Her ne kadar davacı tarafından dava ve temyiz dilekçesinde davanın konusu olarak belirli bir tutar belirtilmemiş ise de süre uzatım talebinin reddedilmesi nedeniyle davacıya 103.810,50-TL süre aşımı cezası uygulandığı, söz konusu tutarın istinaf kararının tarihi olan 2022 yılı için temyiz sınırı olan 261.000,00-TL’nin altında olduğu görülmektedir.
Bu durumda istemin konusunun temyiz sınırını aşan idarî işlemlere ilişkin olmaması ve düzenleyici ve denetleyici kurul tarafından alınan kararlara karşı açılan bir dava niteliğinde bulunmaması karşısında Bölge İdare Mahkemesince istinaf başvurusu üzerine verilen kararın kesin olduğu açıktır.

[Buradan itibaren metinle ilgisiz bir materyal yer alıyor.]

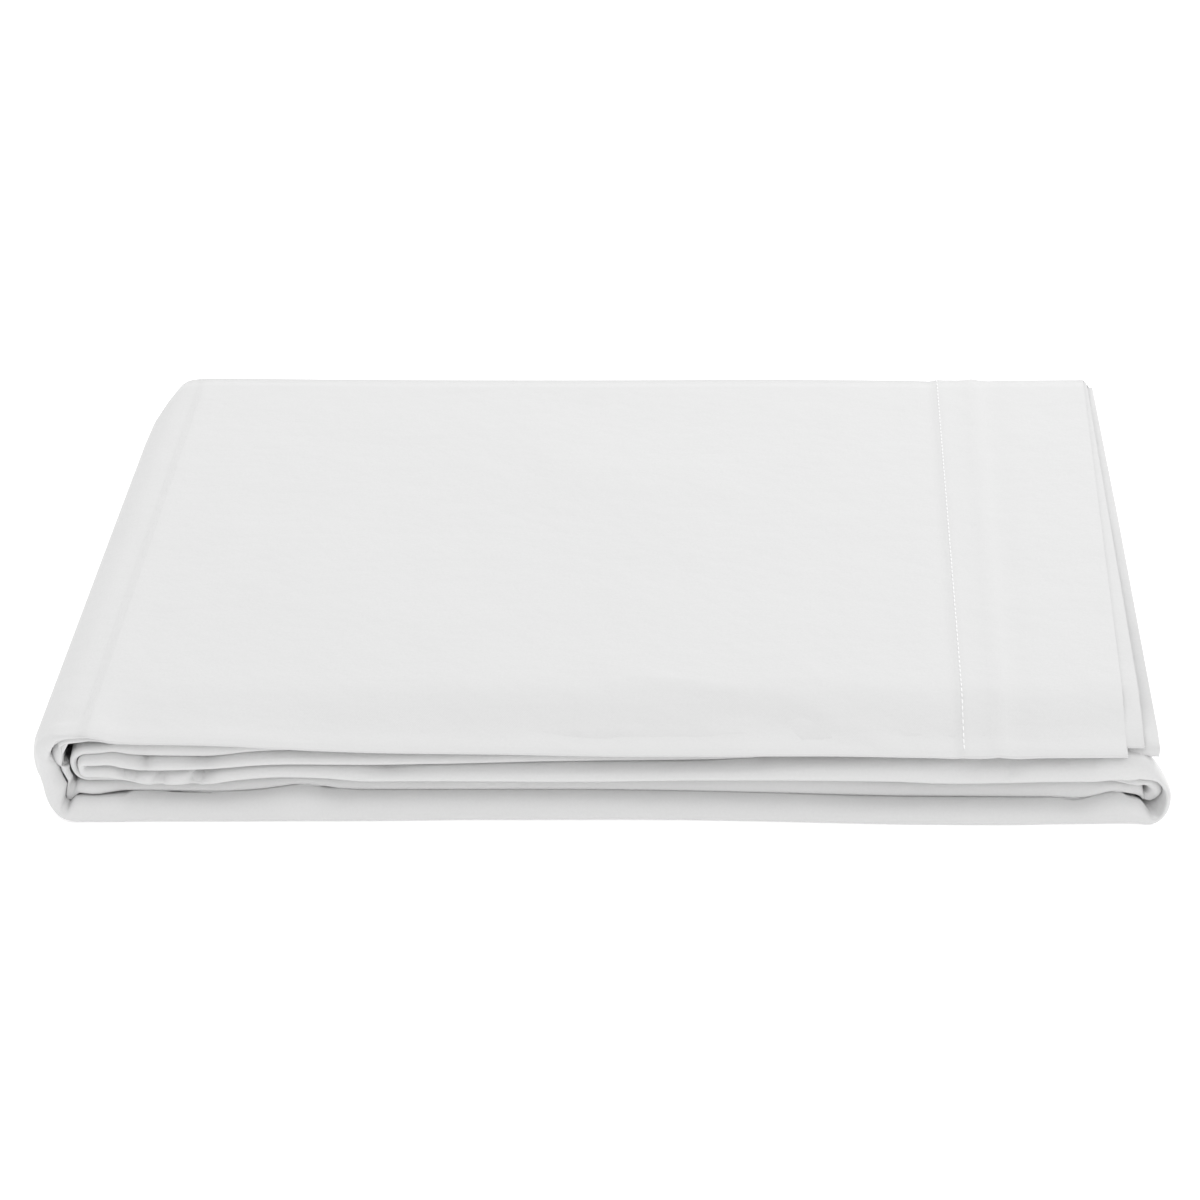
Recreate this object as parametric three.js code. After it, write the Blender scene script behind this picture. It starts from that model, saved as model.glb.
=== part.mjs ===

Bu itibarla, istinaf incelemesi üzerine kesin olarak verilen kararlar aleyhine temyiz isteminde bulunulması hukuken mümkün olmadığından, … Bölge İdare Mahkemesi … İdari Dava Dairesi’nin … tarih ve E:…, K:… sayılı kararına yönelik temyiz isteminin incelenmeksizin reddi gerektiği sonucuna varılmıştır.

KARAR SONUCU :
Açıklanan nedenlerle;
1. DAVACININ TEMYİZ İSTEMİNİN İNCELENMEKSİZİN REDDİNE,
2. Bölge İdare Mahkemesince, kesin olarak verilmesi gereken karara karşı temyiz yolunun açık olduğu belirtilerek davacının yanlış yönlendirilmesi nedeniyle temyiz başvuru ve karar harçları toplamı olan ….-TL harcın istemi hâlinde davacıya iadesine; posta giderlerinin istemde bulunan üzerinde bırakılmasına,
3. Dairemiz kararının taraflara tebliğini ve bir örneğinin … Bölge İdare Mahkemesi … İdari Dava Dairesi’ne gönderilmesini teminen dosyanın … İdare Mahkemesi’ne gönderilmesine, 2577 sayılı Kanun’un 48. maddesinin yedinci fıkrası uyarınca kesin olarak 30/03/2023 tarihinde oybirliğiyle karar verildi.